Opinion: Republicans are crowding the 2024 race. It boosts Trump, but may help the GOP in the end

Republican Party symbol / Getty Images
Republican Party symbol / Getty Images

The race for the Republican presidential nomination, once a two-man battle between former President Donald Trump and Florida Gov. Ron DeSantis, is getting more crowded.

Sen. Tim Scott of South Carolina, the Senate's only Black Republican and a favorite of many GOP donors, has declared his candidacy. A few nights later, DeSantis belatedly made his own candidacy official in a chaotic Twitter event. That brought the number of major candidates to six, and more may join soon.

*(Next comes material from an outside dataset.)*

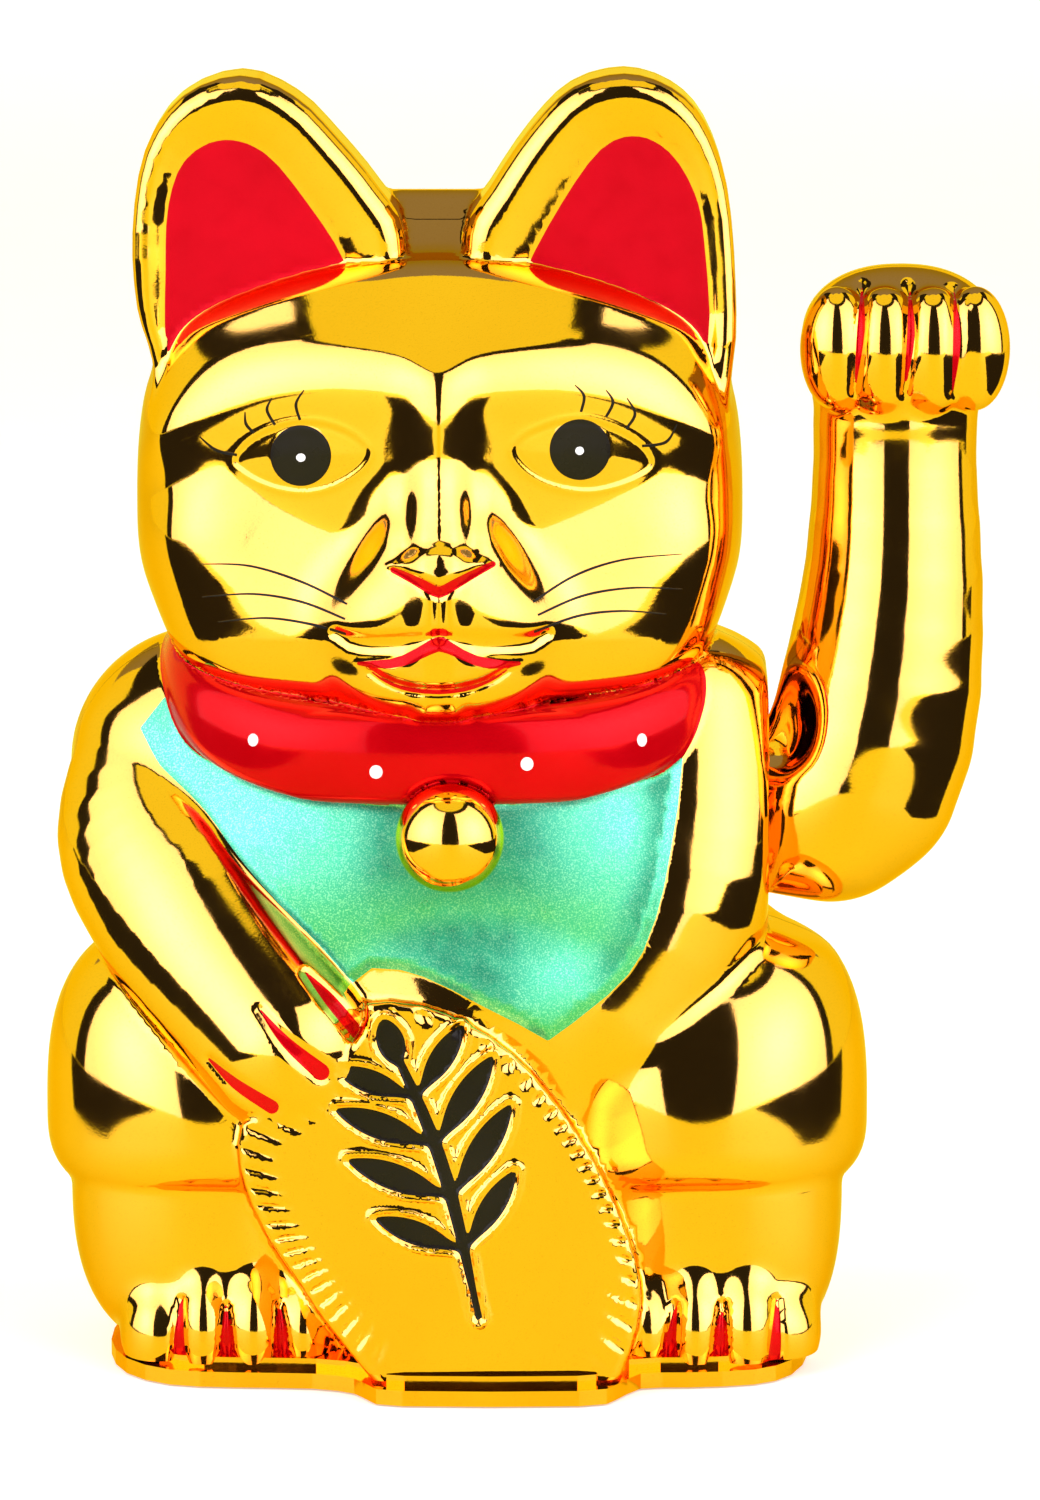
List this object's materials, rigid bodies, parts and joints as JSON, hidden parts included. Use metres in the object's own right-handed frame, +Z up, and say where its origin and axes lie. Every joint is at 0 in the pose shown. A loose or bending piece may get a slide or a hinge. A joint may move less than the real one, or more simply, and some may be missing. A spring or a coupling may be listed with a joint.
{
  "type": "beckoning cat figurine",
  "caption": "Seated gold cat figurine with a collar, bell and oval coin; a hidden pendulum swings its raised arm.",
  "frame": {"origin": "on the flat underside of the base plate, below the bell and in the joint plane of the two body shells", "axes": "+Z up, the cat's face towards -Y, the raised arm at +X"},
  "size_m": [0.1475, 0.0852, 0.2003],
  "materials": {
    "gold_shell": "vacuum-metallised mirror gold under clear lacquer, on injection-moulded ABS",
    "gold_base": "vacuum-metallised gold, on injection-moulded ABS",
    "white_plastic": "unpainted white ABS",
    "black_plastic": "black moulded plastic",
    "steel": "bright zinc-plated steel",
    "nickel": "nickel-plated spring strip and wire",
    "copper": "enamelled copper winding wire",
    "board": "brown phenolic circuit board",
    "magnet": "nickel-plated magnet",
    "cell": "printed steel jacket, plain",
    "red_wire": "red PVC sleeve",
    "black_wire": "black PVC sleeve"
  },
  "bodies": {
    "body": {"front_shell": "gold_shell", "rear_shell": "gold_shell", "base_plate": "gold_base", "battery_cell": "cell", "battery_spring": "nickel", "battery_plus_contact": "nickel", "battery_minus_contact": "nickel", "mechanism_frame": "white_plastic", "coil_bobbin": "white_plastic", "drive_coil": "copper", "circuit_board": "board", "drive_transistor": "black_plastic", "timing_capacitor": "cell", "start_resistor": "board", "power_switch_body": "steel", "battery_lead_red": "red_wire", "battery_lead_black": "black_wire", "switch_lead_black": "black_wire", "base_screw_1": "steel", "base_screw_2": "steel", "base_screw_3": "steel", "base_screw_4": "steel", "frame_screw_1": "steel", "frame_screw_2": "steel", "frame_screw_3": "steel"},
    "arm": {"arm_front_half": "gold_shell", "arm_rear_half": "gold_shell", "arm_socket": "white_plastic", "arm_spigot": "white_plastic", "pivot_pin": "steel", "pin_retainer": "steel", "pendulum_lever": "white_plastic", "pendulum_magnet": "magnet", "pendulum_weight_left": "steel", "pendulum_weight_right": "steel"},
    "door": {"battery_door": "gold_base"},
    "switch_knob": {"power_switch_knob": "black_plastic"}
  },
  "joints": [
    {"name": "arm_swing", "type": "hinge", "parent": "body", "child": "arm", "pos_m": [0.047, 0, 0.084], "axis": [1, 0, 0], "range_deg": [-18, 18]},
    {"name": "battery_door_hinge", "type": "hinge", "parent": "body", "child": "door", "pos_m": [0.0122, -0.012, 0.0004], "axis": [0, -1, 0], "range_deg": [0, 100]},
    {"name": "power_switch_slide", "type": "slide", "parent": "body", "child": "switch_knob", "axis": [1, 0, 0], "range_m": [0, 0.003]}
  ]
}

Trump holds a commanding position in the polls, but he is attracting serious rivals who think he can be beaten. Over a yearlong campaign, plenty can change: Eight years ago, at this point in the 2016 contest, Trump was the favorite of only 4% of GOP voters.

The growing number of entrants is good news for the front-runner, who benefits from facing fragmented opposition as he did in 2016. But it's also good news for Republican voters, who are not only getting more candidates to choose from, but also more ideas about their party's post-Trump future — even though that may not arrive until 2028.

"Are we going to continue to be a populist party as Trump has pushed, or are we going to move back to being a more conservative party?" GOP strategist Alex Conant said of the primary.

To no one's surprise, Trump is offering four more years of the grievance-fueled politics that gave him his first term. He has promised supporters: "For those who have been wronged and betrayed, I am your retribution."

Trump's rivals fall into three rough categories:

› Trump 2.0: DeSantis has offered a hard-edged version of Trumpism that focuses on "culture war" issues, denouncing what he calls "the woke mind virus."

› Trump Light: Scott, former South Carolina Gov. Nikki Haley and former Vice President Mike Pence (who hasn't formally announced) are promoting mostly Trumpian policies, too, but in a kinder, gentler tone.

Scott is the clearest example, calling for a return to the optimistic big-tent conservatism perfected by Ronald Reagan more than a generation ago.

Unlike Trump and DeSantis, Scott, Haley and Pence have all called for a strong U.S. commitment to NATO and Ukraine.

› Trump Critics: Former Arkansas Gov. Asa Hutchinson, former New Jersey Gov. Chris Christie and current New Hampshire Gov. Chris Sununu are this pack's leading renegades. All three are thoroughgoing conservatives, but all have condemned Trump's attempt to overturn the 2020 presidential election.

"Donald Trump has a moral responsibility for what happened on Jan. 6," said Hutchinson, the only one of the three who has announced his candidacy.

All three appear way out of step with their party's voters, and they barely register in the polls. In a CBS News survey last month, 61% of Republican voters said they wanted a candidate who affirms their belief that Trump won in 2020.

But even if these renegades go nowhere in the polls, they could play a significant role in the election.

As DeSantis, Scott, Haley and Pence have hesitated to confront Trump directly — even when it came to his readiness to violate the Constitution when he sought to overturn the 2020 election — they've steered themselves into a Catch-22: They want to displace the former president as their party's leader, but they don't want to alienate his followers.

That leaves them arguing that they would make better nominees than Trump, but unable to explain precisely why — a hard way to make a sale.

It's the same dilemma the GOP faced in 2016, when a stage full of candidates hoped Trump's candidacy would fail without anyone pushing.

That won't happen. If the front-runner is to be taken down, someone will have to do it. Hutchinson, Christie and Sununu appear willing to try.

For that, they deserve a measure of admiration whether you agree with their views or not.

It will be a thankless mission with little prospect of success and a guarantee of abuse. But it may also be an event too rarely seen in a presidential campaign: a decision to put principle before ambition.